▶ Prompt:
Repeat the lines below exactly as written, please, from the line with "function weightAt(x, front)" to the line with "before = set(bpy.data.objects)", both lines included, and no others.

▶ Stored data:
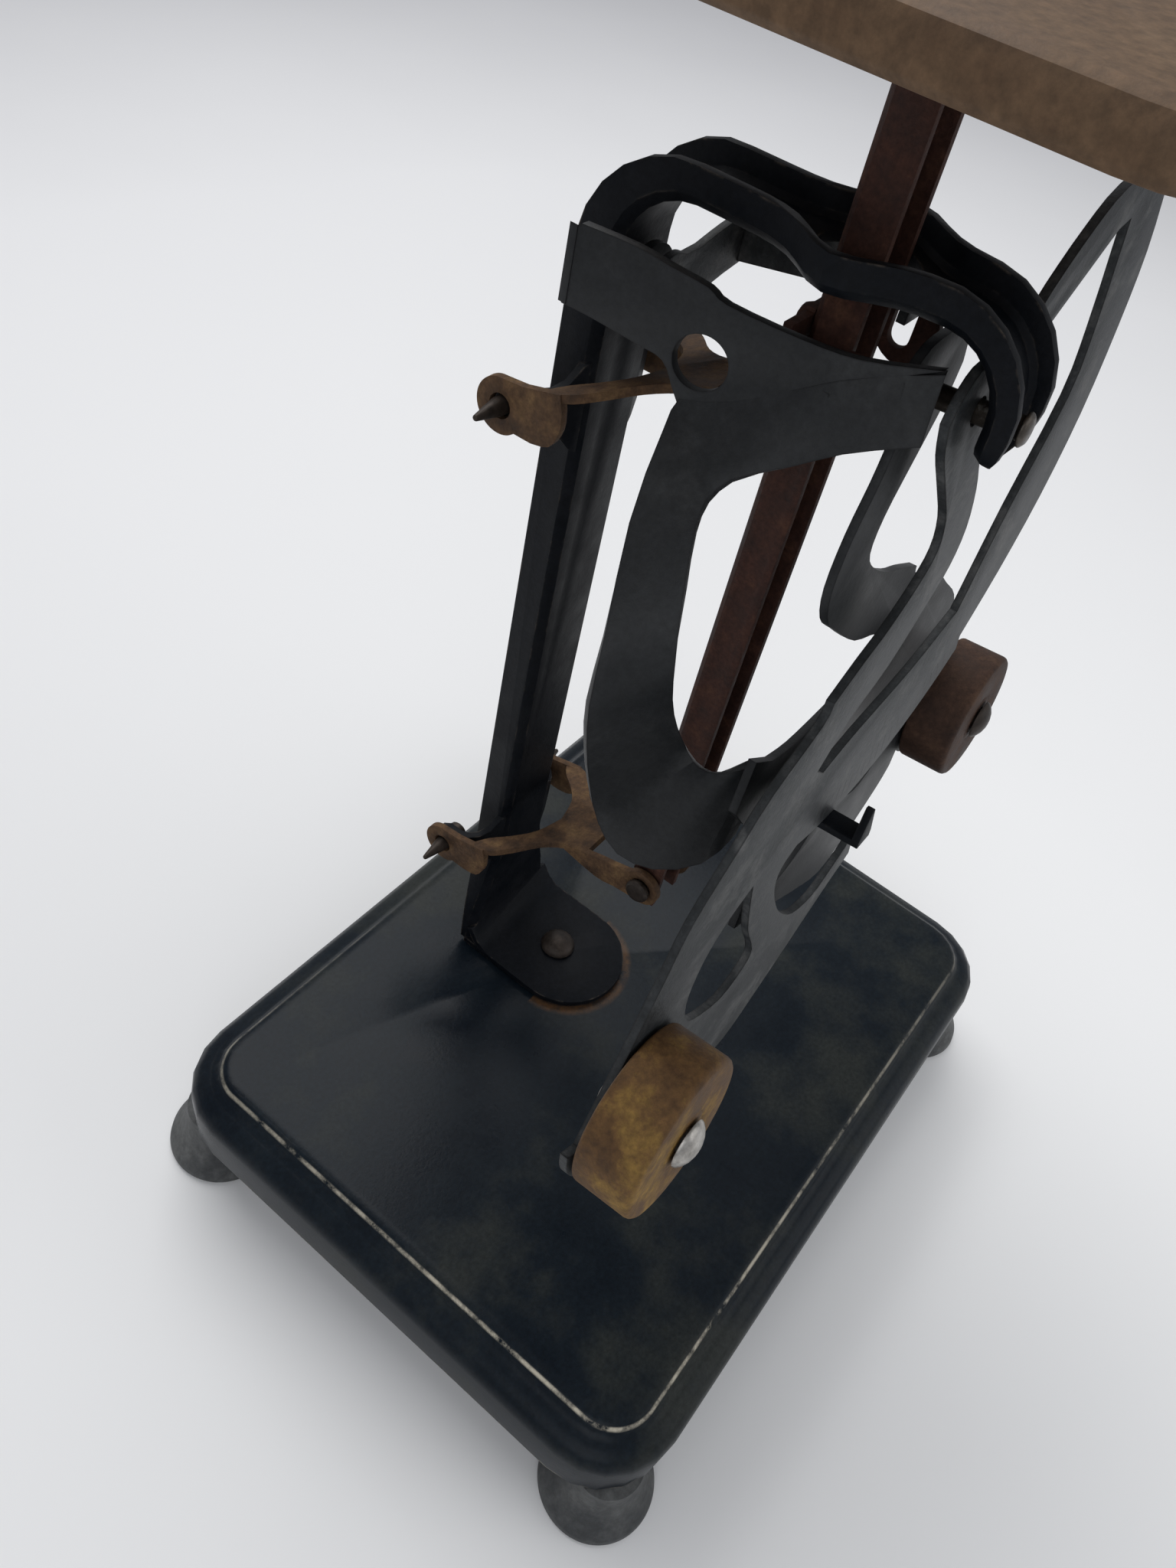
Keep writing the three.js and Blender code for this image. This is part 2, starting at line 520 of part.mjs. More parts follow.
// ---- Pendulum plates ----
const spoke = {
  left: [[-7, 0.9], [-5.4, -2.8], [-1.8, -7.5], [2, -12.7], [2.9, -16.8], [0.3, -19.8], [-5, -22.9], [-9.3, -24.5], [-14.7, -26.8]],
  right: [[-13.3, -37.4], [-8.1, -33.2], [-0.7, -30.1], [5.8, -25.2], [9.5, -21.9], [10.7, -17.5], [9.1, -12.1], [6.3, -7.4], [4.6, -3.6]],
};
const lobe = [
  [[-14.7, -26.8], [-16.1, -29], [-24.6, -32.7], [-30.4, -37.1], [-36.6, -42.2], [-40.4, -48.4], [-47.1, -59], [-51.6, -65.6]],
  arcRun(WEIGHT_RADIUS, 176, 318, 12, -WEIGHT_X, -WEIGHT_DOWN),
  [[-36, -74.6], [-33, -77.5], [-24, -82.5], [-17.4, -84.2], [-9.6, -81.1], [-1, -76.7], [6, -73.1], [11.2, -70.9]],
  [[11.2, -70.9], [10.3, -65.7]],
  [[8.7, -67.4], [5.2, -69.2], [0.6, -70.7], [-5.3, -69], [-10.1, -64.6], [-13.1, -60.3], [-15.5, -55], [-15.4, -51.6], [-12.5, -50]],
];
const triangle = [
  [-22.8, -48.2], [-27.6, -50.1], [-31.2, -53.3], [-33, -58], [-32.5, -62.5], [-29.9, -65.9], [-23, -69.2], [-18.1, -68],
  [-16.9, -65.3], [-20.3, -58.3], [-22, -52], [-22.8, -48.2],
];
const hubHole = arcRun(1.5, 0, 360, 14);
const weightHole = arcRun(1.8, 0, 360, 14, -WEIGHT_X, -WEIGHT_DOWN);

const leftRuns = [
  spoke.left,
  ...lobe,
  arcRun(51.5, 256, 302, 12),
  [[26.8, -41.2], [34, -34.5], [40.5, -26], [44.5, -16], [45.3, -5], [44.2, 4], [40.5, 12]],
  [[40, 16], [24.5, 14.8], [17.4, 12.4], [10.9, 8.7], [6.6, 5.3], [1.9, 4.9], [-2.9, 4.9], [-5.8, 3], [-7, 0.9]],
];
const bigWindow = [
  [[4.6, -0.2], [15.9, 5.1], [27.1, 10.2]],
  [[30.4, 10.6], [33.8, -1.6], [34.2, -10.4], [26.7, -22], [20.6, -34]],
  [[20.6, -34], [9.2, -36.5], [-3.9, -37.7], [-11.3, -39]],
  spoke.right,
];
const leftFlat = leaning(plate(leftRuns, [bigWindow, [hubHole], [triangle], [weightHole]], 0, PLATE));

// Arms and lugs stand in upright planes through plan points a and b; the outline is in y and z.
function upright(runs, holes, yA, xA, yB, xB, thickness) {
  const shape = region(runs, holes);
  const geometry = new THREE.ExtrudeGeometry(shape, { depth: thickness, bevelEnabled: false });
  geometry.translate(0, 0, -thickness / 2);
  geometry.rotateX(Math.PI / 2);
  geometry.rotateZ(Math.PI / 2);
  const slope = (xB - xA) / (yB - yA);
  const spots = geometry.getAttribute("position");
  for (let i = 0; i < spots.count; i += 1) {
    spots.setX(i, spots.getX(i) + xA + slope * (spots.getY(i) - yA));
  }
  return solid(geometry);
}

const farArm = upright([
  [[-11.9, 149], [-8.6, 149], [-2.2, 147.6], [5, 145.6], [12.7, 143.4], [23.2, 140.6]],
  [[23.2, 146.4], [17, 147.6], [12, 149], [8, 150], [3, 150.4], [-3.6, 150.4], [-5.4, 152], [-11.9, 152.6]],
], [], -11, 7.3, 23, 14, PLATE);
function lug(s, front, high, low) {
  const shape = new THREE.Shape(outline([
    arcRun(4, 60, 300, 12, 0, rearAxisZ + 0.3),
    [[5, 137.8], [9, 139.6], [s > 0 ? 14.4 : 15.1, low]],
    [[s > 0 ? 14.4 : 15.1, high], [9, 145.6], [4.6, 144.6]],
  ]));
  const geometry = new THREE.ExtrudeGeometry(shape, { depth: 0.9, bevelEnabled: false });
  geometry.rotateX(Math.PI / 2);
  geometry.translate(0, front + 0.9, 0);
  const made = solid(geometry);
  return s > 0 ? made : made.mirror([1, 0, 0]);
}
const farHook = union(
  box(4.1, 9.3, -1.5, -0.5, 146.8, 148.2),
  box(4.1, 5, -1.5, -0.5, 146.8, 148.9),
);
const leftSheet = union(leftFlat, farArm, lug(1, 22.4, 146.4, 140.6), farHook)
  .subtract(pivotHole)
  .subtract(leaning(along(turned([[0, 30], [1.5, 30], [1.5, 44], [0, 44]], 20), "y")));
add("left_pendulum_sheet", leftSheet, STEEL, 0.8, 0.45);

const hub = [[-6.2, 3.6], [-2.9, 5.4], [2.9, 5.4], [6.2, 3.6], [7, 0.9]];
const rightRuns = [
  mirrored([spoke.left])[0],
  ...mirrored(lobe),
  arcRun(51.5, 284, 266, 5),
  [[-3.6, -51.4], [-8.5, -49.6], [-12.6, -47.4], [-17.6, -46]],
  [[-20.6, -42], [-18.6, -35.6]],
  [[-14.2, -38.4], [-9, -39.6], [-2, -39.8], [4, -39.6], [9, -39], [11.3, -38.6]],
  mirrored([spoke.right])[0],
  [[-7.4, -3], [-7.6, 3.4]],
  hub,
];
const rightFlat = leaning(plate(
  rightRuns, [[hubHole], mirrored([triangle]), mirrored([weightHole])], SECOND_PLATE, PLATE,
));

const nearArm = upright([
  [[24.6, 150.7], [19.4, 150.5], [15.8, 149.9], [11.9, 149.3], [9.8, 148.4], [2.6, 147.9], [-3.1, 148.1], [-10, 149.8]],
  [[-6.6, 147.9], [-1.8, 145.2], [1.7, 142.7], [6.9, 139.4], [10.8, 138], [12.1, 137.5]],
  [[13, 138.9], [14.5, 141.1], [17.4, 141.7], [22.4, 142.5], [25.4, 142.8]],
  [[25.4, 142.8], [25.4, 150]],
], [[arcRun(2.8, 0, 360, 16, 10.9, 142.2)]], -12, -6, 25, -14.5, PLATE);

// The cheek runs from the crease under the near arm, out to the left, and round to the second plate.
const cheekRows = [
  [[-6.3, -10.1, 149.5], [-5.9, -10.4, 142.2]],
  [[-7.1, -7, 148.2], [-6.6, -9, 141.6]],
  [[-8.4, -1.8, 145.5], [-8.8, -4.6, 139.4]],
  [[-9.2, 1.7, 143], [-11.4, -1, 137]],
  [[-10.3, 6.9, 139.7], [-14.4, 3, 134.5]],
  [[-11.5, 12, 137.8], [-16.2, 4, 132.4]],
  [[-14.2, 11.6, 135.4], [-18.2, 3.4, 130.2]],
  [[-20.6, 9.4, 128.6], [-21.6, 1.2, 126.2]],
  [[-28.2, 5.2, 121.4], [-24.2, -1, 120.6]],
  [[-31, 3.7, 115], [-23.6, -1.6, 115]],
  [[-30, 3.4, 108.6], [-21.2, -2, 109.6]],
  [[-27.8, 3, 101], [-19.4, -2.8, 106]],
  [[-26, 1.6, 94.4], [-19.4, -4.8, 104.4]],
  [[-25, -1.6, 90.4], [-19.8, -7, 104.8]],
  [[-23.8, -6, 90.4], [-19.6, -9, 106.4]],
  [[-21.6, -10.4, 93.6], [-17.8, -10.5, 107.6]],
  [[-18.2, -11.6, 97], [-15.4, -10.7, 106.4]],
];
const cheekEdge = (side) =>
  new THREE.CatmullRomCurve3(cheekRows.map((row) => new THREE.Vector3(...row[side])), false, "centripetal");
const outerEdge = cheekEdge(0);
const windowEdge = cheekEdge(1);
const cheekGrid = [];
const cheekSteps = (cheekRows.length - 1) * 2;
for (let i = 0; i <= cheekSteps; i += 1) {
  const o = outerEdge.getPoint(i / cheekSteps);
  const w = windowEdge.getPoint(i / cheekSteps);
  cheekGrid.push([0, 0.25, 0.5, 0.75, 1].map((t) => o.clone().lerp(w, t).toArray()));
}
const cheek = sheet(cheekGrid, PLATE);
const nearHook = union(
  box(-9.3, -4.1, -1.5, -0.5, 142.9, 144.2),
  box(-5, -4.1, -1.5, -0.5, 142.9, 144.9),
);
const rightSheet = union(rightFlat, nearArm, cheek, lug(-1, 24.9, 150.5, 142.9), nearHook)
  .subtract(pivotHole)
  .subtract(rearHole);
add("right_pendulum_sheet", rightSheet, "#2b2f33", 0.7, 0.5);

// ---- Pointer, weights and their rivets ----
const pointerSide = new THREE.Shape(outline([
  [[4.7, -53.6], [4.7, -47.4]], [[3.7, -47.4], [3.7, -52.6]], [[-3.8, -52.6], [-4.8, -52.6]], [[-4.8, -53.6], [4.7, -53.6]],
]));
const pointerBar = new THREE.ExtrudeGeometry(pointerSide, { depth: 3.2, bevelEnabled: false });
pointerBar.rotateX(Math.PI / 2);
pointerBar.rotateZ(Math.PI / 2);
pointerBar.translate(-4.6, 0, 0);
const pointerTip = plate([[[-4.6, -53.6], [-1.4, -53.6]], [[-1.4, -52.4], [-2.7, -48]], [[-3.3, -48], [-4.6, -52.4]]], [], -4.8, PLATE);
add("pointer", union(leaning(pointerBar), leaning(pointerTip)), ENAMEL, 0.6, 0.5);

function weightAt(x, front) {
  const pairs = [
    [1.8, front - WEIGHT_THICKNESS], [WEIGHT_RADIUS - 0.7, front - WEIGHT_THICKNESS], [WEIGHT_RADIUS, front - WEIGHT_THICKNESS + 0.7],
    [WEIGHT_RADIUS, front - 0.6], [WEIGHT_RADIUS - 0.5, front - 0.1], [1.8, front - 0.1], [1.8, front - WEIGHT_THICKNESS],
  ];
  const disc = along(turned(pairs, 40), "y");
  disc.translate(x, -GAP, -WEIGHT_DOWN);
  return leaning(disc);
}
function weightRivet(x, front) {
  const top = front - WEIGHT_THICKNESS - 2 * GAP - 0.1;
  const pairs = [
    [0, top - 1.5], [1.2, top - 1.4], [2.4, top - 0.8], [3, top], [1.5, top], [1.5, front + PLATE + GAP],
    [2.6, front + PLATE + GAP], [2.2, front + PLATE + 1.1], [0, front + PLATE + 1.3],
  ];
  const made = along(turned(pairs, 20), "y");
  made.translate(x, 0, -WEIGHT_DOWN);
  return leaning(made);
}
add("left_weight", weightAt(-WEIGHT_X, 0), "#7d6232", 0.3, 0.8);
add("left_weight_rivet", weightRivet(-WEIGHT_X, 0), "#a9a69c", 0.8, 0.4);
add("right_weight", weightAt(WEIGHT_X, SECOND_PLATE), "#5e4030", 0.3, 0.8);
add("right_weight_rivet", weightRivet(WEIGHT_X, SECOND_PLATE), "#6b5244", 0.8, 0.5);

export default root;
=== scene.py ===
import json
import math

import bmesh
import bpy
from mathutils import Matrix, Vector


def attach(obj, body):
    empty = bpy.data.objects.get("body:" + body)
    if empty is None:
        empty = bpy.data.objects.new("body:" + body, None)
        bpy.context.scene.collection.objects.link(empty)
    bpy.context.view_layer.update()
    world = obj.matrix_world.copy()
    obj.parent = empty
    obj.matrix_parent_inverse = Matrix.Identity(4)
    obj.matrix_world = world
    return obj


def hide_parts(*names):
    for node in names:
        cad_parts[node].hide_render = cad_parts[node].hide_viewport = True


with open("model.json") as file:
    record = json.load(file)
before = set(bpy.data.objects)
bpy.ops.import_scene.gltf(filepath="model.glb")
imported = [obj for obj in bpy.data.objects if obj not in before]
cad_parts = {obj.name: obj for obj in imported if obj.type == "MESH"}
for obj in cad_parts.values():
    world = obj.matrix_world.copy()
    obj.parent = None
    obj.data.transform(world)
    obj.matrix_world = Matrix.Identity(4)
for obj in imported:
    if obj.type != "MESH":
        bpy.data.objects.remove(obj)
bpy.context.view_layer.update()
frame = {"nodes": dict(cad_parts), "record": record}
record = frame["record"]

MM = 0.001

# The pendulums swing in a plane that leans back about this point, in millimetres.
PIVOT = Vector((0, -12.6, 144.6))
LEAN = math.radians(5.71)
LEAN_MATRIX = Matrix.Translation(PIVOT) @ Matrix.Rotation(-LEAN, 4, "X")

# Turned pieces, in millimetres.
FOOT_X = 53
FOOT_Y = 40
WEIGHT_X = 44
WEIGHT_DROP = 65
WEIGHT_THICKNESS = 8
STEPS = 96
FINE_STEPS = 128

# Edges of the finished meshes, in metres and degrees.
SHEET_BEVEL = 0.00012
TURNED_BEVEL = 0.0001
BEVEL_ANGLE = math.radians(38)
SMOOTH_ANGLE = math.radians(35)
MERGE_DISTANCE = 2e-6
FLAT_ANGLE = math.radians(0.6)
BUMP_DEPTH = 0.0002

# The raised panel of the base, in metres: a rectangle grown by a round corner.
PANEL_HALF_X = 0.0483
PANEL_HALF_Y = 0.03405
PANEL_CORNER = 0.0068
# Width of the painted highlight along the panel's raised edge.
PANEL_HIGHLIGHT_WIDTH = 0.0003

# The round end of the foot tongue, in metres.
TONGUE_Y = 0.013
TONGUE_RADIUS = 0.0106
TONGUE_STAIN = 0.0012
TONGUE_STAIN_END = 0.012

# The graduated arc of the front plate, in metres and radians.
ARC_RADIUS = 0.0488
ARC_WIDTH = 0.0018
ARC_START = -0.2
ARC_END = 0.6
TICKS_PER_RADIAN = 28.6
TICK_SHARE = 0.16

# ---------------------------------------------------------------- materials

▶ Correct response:
function weightAt(x, front) {
  const pairs = [
    [1.8, front - WEIGHT_THICKNESS], [WEIGHT_RADIUS - 0.7, front - WEIGHT_THICKNESS], [WEIGHT_RADIUS, front - WEIGHT_THICKNESS + 0.7],
    [WEIGHT_RADIUS, front - 0.6], [WEIGHT_RADIUS - 0.5, front - 0.1], [1.8, front - 0.1], [1.8, front - WEIGHT_THICKNESS],
  ];
  const disc = along(turned(pairs, 40), "y");
  disc.translate(x, -GAP, -WEIGHT_DOWN);
  return leaning(disc);
}
function weightRivet(x, front) {
  const top = front - WEIGHT_THICKNESS - 2 * GAP - 0.1;
  const pairs = [
    [0, top - 1.5], [1.2, top - 1.4], [2.4, top - 0.8], [3, top], [1.5, top], [1.5, front + PLATE + GAP],
    [2.6, front + PLATE + GAP], [2.2, front + PLATE + 1.1], [0, front + PLATE + 1.3],
  ];
  const made = along(turned(pairs, 20), "y");
  made.translate(x, 0, -WEIGHT_DOWN);
  return leaning(made);
}
add("left_weight", weightAt(-WEIGHT_X, 0), "#7d6232", 0.3, 0.8);
add("left_weight_rivet", weightRivet(-WEIGHT_X, 0), "#a9a69c", 0.8, 0.4);
add("right_weight", weightAt(WEIGHT_X, SECOND_PLATE), "#5e4030", 0.3, 0.8);
add("right_weight_rivet", weightRivet(WEIGHT_X, SECOND_PLATE), "#6b5244", 0.8, 0.5);

export default root;
=== scene.py ===
import json
import math

import bmesh
import bpy
from mathutils import Matrix, Vector


def attach(obj, body):
    empty = bpy.data.objects.get("body:" + body)
    if empty is None:
        empty = bpy.data.objects.new("body:" + body, None)
        bpy.context.scene.collection.objects.link(empty)
    bpy.context.view_layer.update()
    world = obj.matrix_world.copy()
    obj.parent = empty
    obj.matrix_parent_inverse = Matrix.Identity(4)
    obj.matrix_world = world
    return obj


def hide_parts(*names):
    for node in names:
        cad_parts[node].hide_render = cad_parts[node].hide_viewport = True


with open("model.json") as file:
    record = json.load(file)
before = set(bpy.data.objects)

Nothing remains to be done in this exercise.